Meirambek Ainagulov

Personal information
- Nationality: Kazakhstani
- Born: 17 February 1994 (age 32) Aktobe, Kazakhstan
- Height: 1.68 m (5 ft 6 in)

Sport
- Country: Kazakhstan
- Sport: Wrestling
- Weight class: 63 kg
- Event: Greco-Roman

Medal record
Men's Greco-Roman wrestling
Representing Kazakhstan
World Championships
| Silver medal – second place | 2017 Paris | 59 kg |
| Bronze medal – third place | 2019 Nur-Sultan | 60 kg |
Asian Championships
| Silver medal – second place | 2022 Ulaanbaatar | 63 kg |
| Bronze medal – third place | 2016 Bangkok | 59 kg |
| Bronze medal – third place | 2017 New Delhi | 59 kg |
| Bronze medal – third place | 2018 Bishkek | 63 kg |
Asian Games
| Bronze medal – third place | 2018 Jakarta | 60 kg |
Vehbi Emre & Hamit Kaplan Tournament
| Bronze medal – third place | 2021 Istanbul | 60 kg |
| Bronze medal – third place | 2024 Antalya | 60 kg |

= Meirambek Ainagulov =

Kazakhstani sport wrestler (born 1994)

Meirambek Ainagulov (also spelled Mirambek, born 17 February 1994) is a Kazakhstani sport wrestler who competes in the men's Greco Roman category.
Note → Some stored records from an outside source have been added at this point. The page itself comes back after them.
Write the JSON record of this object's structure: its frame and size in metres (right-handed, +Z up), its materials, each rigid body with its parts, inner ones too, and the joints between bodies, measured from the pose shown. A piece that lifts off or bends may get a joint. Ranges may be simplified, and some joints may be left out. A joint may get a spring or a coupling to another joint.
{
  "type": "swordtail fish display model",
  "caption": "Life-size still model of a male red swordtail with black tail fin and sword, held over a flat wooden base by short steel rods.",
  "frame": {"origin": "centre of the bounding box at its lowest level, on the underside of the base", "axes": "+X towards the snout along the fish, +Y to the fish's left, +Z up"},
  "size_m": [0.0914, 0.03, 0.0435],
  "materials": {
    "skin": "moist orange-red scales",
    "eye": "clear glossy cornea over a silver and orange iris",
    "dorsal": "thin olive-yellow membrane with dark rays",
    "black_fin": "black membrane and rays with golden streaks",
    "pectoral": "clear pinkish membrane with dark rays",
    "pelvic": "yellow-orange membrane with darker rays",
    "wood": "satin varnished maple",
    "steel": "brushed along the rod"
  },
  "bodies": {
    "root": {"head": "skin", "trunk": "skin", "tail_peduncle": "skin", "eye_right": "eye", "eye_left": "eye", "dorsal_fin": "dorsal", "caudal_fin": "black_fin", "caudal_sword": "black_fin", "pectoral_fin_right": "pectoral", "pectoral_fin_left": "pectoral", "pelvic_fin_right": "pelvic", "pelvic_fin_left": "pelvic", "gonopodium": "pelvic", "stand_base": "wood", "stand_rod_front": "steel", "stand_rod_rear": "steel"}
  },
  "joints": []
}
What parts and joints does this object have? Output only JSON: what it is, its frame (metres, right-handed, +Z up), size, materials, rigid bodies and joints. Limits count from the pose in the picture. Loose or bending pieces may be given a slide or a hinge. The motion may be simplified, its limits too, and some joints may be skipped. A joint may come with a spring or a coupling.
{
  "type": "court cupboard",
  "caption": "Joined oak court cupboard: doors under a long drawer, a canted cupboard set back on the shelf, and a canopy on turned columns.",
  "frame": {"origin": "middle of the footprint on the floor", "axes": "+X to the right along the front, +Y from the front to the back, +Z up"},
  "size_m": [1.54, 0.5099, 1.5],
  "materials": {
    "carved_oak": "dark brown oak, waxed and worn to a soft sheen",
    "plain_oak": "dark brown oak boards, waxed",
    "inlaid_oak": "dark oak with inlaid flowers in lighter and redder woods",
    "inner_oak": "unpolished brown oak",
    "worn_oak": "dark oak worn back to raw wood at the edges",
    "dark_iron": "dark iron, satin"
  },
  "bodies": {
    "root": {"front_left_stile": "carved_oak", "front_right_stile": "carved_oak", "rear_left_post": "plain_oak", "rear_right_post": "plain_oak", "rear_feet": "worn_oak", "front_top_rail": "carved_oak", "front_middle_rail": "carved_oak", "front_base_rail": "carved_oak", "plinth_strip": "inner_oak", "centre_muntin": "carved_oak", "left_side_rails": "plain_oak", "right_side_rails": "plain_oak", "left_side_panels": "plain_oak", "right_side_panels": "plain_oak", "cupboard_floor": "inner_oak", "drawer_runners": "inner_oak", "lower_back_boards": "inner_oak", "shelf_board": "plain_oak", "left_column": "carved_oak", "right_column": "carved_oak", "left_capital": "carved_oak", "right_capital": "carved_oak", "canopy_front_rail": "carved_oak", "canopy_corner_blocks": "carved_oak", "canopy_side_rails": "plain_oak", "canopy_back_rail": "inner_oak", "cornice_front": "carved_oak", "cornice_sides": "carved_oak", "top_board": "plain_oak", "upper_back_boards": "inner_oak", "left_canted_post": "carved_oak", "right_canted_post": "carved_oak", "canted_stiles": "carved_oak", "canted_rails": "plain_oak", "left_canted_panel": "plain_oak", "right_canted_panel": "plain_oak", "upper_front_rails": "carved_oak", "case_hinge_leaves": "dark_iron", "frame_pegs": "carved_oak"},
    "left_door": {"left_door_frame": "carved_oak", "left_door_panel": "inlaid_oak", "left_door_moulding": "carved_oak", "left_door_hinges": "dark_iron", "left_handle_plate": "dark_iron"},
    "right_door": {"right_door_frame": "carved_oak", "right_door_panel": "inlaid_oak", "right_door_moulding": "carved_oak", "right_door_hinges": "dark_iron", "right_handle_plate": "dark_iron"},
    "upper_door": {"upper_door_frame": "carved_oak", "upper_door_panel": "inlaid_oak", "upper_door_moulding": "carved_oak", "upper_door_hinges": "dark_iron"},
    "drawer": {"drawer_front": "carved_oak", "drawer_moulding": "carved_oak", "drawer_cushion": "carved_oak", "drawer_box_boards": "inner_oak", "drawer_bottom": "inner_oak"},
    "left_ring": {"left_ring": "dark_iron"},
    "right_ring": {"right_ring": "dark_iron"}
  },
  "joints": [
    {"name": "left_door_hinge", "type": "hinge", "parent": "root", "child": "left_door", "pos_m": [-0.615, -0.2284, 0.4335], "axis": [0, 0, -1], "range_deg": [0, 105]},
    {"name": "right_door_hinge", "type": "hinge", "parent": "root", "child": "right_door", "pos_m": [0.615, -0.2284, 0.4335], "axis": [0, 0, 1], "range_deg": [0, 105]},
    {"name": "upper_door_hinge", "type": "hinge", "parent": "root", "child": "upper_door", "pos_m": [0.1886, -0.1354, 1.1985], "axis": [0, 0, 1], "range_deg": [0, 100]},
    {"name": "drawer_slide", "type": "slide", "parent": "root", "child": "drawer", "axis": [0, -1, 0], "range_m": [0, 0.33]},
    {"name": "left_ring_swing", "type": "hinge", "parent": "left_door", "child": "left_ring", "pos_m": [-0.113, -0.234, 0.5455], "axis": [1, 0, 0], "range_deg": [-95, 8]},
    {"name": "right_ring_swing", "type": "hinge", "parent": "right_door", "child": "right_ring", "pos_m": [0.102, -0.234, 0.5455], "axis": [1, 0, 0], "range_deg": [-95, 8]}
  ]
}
He has claimed two medals at the World Wrestling Championships, silver medal in the men's 59 kg event in 2017 and bronze medal in the men's 60 kg event. He was qualified to represent Kazakhstan at the 2020 Summer Olympics following his medal success at the 2019 World Wrestling Championships.